◆ TASK GOAL:
Which lines below fall between the one containing "bpy.context.scene.collection.objects.link(empty)" and the one containing "for node in"? Repeat them exactly, counting both of those lines, and add nothing else.
++++ DATA SEGMENT
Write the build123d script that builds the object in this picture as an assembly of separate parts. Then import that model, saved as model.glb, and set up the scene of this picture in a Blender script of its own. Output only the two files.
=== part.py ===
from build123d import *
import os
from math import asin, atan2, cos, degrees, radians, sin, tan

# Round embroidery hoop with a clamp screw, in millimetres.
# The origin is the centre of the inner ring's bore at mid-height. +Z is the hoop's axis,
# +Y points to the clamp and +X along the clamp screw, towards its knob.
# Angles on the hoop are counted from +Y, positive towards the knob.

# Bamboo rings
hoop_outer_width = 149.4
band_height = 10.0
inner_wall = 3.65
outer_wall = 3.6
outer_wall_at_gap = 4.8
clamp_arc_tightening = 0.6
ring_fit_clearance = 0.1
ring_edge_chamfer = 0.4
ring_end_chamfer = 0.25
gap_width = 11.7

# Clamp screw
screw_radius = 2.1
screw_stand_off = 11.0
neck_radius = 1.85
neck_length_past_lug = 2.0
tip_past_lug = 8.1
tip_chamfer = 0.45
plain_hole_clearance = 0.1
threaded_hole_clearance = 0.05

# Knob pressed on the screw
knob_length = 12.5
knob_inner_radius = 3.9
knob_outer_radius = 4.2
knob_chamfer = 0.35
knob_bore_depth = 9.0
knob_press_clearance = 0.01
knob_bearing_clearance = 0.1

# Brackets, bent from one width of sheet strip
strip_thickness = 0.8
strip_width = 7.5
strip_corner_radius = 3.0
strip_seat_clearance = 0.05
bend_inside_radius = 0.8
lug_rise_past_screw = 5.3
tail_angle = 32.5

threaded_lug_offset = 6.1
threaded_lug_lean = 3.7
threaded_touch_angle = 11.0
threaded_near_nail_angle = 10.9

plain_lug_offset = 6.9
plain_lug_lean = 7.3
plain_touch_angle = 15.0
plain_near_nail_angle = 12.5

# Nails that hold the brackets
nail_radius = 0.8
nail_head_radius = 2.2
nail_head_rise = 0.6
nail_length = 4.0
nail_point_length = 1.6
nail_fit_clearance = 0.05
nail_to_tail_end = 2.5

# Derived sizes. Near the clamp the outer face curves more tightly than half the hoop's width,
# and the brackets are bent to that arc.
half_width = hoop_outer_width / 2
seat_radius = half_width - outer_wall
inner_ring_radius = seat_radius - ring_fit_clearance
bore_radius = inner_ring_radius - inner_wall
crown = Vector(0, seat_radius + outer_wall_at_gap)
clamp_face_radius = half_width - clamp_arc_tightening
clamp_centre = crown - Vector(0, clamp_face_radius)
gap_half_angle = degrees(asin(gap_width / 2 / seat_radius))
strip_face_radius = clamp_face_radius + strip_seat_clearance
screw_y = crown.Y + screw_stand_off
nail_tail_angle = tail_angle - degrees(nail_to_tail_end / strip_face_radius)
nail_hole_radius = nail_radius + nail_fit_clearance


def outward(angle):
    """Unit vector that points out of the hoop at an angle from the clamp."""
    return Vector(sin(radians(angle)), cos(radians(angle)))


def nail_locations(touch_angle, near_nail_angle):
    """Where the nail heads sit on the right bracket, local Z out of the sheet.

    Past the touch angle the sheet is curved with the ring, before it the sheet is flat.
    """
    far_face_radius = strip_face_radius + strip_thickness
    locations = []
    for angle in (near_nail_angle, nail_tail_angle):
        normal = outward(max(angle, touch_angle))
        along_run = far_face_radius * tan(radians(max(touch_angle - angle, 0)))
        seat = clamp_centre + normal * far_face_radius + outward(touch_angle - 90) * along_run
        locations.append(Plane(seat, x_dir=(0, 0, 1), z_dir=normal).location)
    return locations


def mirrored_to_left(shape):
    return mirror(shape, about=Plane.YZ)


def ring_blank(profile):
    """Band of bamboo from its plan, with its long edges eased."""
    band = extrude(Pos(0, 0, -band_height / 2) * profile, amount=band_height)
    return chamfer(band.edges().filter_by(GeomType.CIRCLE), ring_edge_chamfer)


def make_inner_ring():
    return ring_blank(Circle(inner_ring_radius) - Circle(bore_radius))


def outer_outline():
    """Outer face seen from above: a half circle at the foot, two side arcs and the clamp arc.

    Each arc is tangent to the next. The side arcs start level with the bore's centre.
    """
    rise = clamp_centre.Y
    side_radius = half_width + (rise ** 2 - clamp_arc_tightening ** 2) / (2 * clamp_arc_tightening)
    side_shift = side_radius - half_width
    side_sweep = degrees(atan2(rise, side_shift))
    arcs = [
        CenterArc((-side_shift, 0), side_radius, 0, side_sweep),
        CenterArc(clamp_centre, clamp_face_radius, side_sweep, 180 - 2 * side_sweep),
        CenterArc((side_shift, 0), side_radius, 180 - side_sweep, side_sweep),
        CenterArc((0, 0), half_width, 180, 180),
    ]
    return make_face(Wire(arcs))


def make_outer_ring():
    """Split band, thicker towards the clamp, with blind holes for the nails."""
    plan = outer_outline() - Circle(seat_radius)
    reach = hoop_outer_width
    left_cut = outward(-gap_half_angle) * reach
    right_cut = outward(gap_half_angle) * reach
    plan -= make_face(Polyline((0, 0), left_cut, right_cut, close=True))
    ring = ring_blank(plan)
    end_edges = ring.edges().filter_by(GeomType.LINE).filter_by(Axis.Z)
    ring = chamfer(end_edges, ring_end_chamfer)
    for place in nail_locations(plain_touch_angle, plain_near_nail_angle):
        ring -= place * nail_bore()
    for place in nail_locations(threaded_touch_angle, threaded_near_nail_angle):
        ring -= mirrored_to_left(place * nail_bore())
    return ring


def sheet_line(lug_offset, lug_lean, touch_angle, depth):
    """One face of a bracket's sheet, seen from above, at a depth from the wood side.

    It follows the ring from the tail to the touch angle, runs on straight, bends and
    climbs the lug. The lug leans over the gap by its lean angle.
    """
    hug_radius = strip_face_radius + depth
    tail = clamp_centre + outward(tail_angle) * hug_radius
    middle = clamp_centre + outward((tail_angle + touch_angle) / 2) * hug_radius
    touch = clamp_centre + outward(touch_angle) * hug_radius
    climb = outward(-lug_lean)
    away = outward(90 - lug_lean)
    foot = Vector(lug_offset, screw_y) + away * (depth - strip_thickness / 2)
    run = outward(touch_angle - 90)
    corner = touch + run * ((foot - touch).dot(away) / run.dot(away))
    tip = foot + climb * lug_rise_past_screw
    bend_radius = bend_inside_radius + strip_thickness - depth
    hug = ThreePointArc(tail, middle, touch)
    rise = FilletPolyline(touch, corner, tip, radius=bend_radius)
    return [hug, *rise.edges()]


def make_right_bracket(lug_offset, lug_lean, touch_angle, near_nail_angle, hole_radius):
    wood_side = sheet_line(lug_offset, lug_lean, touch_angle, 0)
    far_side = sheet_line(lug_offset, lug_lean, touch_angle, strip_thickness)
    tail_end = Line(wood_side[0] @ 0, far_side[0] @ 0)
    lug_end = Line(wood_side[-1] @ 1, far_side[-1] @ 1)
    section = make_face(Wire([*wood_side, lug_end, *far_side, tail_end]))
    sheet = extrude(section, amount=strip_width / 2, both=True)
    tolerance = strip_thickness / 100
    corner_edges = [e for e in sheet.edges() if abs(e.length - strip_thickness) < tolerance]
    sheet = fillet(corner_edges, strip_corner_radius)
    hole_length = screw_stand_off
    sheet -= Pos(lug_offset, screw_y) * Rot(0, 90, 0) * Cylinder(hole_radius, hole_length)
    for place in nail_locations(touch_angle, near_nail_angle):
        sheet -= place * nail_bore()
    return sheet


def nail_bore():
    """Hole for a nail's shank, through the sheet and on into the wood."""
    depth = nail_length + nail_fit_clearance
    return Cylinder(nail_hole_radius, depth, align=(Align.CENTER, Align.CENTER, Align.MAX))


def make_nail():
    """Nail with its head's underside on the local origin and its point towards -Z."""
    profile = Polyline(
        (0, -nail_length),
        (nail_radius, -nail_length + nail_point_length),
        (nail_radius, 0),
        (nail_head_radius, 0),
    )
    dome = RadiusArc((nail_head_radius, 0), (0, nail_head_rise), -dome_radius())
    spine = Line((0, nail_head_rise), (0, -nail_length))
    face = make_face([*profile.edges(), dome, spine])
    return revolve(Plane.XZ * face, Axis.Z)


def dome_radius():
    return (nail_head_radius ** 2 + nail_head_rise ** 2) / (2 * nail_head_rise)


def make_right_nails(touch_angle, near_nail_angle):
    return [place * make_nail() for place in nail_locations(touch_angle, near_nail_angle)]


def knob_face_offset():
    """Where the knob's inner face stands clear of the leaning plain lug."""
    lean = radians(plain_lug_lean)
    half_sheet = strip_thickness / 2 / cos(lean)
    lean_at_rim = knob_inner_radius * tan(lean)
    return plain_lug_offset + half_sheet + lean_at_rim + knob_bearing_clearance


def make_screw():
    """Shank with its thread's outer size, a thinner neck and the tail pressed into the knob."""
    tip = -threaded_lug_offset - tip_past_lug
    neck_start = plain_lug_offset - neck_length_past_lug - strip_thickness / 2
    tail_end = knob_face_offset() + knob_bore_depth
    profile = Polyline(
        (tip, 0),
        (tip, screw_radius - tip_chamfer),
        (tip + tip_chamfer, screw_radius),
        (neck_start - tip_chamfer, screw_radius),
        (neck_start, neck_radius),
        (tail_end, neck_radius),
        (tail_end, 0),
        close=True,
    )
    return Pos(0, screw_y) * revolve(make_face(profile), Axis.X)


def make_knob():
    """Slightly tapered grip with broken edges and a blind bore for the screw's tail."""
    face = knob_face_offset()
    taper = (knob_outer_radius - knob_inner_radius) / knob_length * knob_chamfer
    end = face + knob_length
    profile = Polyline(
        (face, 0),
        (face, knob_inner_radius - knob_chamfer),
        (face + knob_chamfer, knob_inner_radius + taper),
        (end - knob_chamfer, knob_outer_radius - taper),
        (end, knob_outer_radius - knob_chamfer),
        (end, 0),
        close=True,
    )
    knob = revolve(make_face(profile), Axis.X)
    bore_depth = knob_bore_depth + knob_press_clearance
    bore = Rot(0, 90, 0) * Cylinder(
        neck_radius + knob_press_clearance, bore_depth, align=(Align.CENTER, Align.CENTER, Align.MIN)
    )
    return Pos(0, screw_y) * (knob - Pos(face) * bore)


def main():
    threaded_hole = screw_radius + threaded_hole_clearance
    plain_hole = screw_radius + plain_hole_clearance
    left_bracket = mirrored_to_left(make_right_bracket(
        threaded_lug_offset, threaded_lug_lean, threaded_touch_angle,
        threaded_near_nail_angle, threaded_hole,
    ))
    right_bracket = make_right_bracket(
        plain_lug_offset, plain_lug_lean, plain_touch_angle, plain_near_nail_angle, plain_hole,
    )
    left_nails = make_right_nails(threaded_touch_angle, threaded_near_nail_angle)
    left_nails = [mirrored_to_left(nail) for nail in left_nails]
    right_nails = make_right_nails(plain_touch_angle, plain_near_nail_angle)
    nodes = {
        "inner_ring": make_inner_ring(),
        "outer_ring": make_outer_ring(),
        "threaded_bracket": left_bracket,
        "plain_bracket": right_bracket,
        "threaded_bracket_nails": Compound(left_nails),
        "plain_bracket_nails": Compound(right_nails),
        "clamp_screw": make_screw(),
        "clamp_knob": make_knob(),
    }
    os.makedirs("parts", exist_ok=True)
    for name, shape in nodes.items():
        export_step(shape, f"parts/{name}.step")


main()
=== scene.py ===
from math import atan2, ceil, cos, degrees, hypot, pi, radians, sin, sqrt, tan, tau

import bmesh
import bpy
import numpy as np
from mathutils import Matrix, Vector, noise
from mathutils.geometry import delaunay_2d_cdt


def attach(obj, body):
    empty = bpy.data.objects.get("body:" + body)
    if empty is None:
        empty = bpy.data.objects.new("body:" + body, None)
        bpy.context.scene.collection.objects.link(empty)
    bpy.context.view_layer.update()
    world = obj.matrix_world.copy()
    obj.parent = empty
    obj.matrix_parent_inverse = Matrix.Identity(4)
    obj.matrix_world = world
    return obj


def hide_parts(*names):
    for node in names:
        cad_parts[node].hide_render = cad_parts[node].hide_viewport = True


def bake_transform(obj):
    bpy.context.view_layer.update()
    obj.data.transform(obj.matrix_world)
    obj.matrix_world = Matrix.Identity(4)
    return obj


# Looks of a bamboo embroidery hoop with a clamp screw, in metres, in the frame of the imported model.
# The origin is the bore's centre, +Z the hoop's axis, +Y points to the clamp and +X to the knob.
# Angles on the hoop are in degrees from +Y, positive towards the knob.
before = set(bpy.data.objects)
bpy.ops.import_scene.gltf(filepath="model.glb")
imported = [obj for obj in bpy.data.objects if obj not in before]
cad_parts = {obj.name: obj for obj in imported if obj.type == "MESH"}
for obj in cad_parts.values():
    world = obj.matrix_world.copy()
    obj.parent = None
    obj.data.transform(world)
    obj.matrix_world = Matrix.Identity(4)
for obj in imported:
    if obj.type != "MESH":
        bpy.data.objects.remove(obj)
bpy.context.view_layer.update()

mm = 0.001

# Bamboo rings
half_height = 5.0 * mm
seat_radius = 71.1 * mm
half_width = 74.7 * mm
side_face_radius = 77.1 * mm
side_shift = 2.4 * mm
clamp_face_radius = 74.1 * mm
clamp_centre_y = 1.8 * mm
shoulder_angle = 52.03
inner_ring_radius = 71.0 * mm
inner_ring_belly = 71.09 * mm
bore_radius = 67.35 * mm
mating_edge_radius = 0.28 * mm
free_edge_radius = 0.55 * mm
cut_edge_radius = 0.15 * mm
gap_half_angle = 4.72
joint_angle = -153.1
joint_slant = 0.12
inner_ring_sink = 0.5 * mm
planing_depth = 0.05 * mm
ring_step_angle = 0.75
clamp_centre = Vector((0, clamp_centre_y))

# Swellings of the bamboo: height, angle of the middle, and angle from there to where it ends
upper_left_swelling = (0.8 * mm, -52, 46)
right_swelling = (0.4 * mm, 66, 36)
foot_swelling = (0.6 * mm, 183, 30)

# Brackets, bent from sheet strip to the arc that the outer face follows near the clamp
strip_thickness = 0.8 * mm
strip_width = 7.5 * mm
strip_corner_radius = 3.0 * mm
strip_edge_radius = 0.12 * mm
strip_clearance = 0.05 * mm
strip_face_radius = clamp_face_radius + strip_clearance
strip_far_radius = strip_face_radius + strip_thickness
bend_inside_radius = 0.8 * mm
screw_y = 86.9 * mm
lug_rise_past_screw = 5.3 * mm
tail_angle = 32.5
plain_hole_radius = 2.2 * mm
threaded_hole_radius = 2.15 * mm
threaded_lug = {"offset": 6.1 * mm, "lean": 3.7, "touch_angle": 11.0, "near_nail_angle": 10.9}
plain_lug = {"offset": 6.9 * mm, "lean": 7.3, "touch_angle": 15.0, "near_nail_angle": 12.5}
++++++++
◆ EXERCISE RESULT:
        bpy.context.scene.collection.objects.link(empty)
    bpy.context.view_layer.update()
    world = obj.matrix_world.copy()
    obj.parent = empty
    obj.matrix_parent_inverse = Matrix.Identity(4)
    obj.matrix_world = world
    return obj


def hide_parts(*names):
    for node in names:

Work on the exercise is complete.